Scott: Well I think all of us want it to be organic and real and want to feel a really creative pull and a passion to get together and make a Creed record and to create with each other. Our fans deserve nothing less from us so I think we’re still in that place where we’re not quite ready to make a new record. I’m sure that we will make a new record one day but there’s no specific time. There’s no set plan. We did get together a couple of years ago and write a bunch of songs and realized that although we were excited about the new material, our hearts just weren’t in it and we were being pulled in different directions so we’ll get there. It’ll take some time but I think the fans should go on this journey with us and I think it’ll make down the road if and when that day comes that much sweeter.
Q: Finally, is there still something that your fans would be surprised to learn about you?
Scott: Wow, that’s a great question!
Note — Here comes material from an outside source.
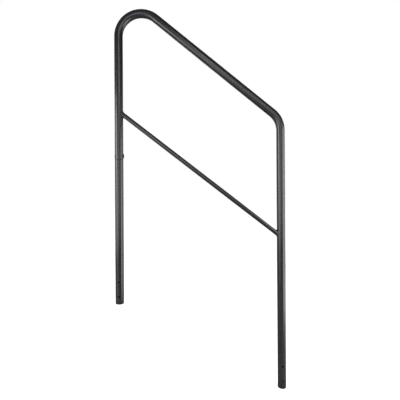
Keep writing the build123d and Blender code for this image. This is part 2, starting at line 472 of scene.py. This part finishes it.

That I’m really, really shy and have been my whole life. I’m real anxious and nervous around people and every single night even though I’ve been doing it for seventeen years, I have nervousness about going out on stage. I think a lot of times my shyness has been mistaken over the years for something different. I think sometimes we can think someone’s being a jerk or arrogant or whatnot when really they’re just kind of shy. I don’t think my fans would know just knowing me based solely as a performing artist that I’m a really shy person.